Collected material start

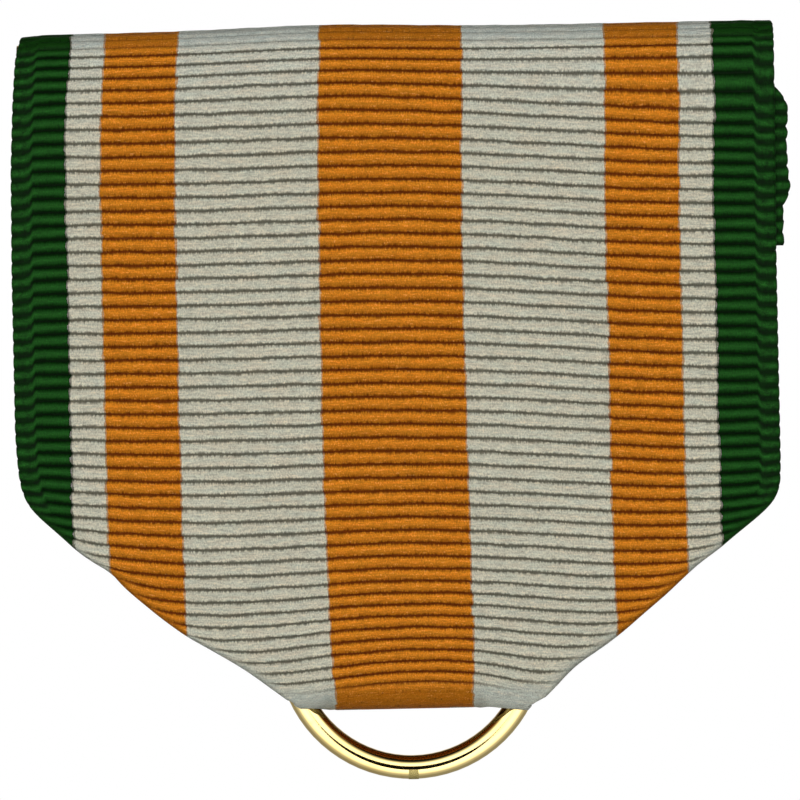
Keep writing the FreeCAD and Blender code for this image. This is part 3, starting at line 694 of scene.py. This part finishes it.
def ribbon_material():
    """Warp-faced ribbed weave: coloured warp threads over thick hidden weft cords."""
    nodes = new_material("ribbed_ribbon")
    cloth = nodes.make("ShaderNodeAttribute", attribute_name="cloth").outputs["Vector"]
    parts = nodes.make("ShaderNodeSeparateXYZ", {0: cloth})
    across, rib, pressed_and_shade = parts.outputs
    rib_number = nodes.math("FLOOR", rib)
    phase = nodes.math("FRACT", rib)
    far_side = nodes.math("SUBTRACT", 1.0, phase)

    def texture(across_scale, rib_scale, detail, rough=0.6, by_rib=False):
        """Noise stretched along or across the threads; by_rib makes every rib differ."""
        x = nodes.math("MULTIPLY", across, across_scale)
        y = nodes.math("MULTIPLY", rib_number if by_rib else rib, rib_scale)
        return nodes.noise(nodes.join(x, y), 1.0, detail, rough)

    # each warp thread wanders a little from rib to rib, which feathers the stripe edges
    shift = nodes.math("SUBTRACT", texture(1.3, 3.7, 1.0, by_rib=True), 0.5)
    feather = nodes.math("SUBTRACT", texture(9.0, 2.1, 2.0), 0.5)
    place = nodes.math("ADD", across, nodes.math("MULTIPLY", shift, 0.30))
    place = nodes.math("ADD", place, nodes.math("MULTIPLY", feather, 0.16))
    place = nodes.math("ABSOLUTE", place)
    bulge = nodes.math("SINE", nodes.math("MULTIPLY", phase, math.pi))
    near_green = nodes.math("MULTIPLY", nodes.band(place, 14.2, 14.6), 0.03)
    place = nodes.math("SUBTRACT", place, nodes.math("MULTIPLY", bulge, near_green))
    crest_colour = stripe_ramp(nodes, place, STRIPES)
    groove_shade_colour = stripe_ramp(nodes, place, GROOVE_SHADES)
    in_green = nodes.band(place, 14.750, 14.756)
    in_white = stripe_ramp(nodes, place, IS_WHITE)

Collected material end

▸ What is needed
Give the data again, exactly as it stands.

▸ Output of the task
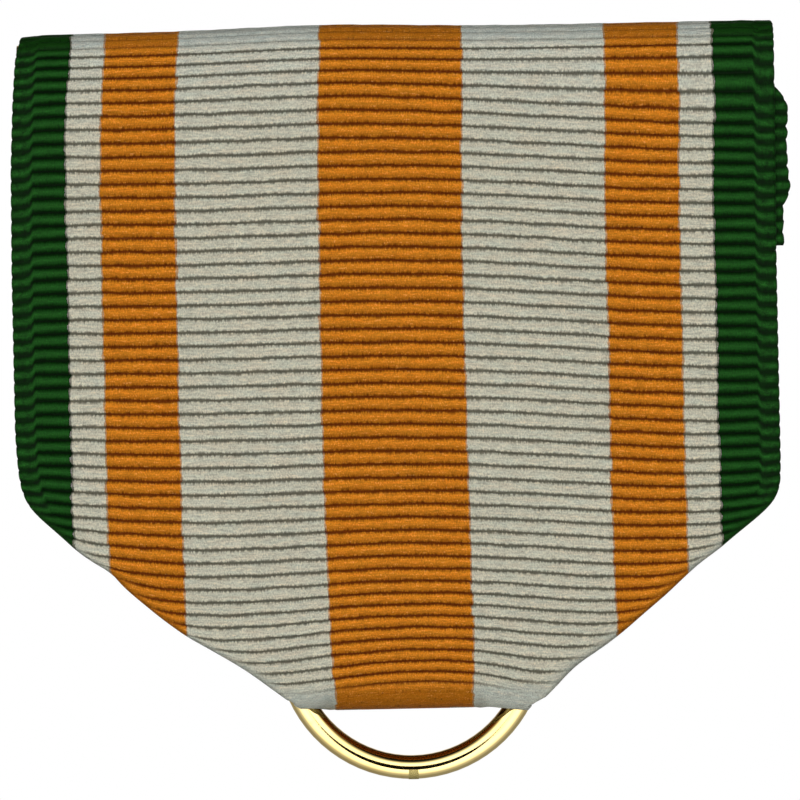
Keep writing the FreeCAD and Blender code for this image. This is part 3, starting at line 694 of scene.py. This part finishes it.
def ribbon_material():
    """Warp-faced ribbed weave: coloured warp threads over thick hidden weft cords."""
    nodes = new_material("ribbed_ribbon")
    cloth = nodes.make("ShaderNodeAttribute", attribute_name="cloth").outputs["Vector"]
    parts = nodes.make("ShaderNodeSeparateXYZ", {0: cloth})
    across, rib, pressed_and_shade = parts.outputs
    rib_number = nodes.math("FLOOR", rib)
    phase = nodes.math("FRACT", rib)
    far_side = nodes.math("SUBTRACT", 1.0, phase)

    def texture(across_scale, rib_scale, detail, rough=0.6, by_rib=False):
        """Noise stretched along or across the threads; by_rib makes every rib differ."""
        x = nodes.math("MULTIPLY", across, across_scale)
        y = nodes.math("MULTIPLY", rib_number if by_rib else rib, rib_scale)
        return nodes.noise(nodes.join(x, y), 1.0, detail, rough)

    # each warp thread wanders a little from rib to rib, which feathers the stripe edges
    shift = nodes.math("SUBTRACT", texture(1.3, 3.7, 1.0, by_rib=True), 0.5)
    feather = nodes.math("SUBTRACT", texture(9.0, 2.1, 2.0), 0.5)
    place = nodes.math("ADD", across, nodes.math("MULTIPLY", shift, 0.30))
    place = nodes.math("ADD", place, nodes.math("MULTIPLY", feather, 0.16))
    place = nodes.math("ABSOLUTE", place)
    bulge = nodes.math("SINE", nodes.math("MULTIPLY", phase, math.pi))
    near_green = nodes.math("MULTIPLY", nodes.band(place, 14.2, 14.6), 0.03)
    place = nodes.math("SUBTRACT", place, nodes.math("MULTIPLY", bulge, near_green))
    crest_colour = stripe_ramp(nodes, place, STRIPES)
    groove_shade_colour = stripe_ramp(nodes, place, GROOVE_SHADES)
    in_green = nodes.band(place, 14.750, 14.756)
    in_white = stripe_ramp(nodes, place, IS_WHITE)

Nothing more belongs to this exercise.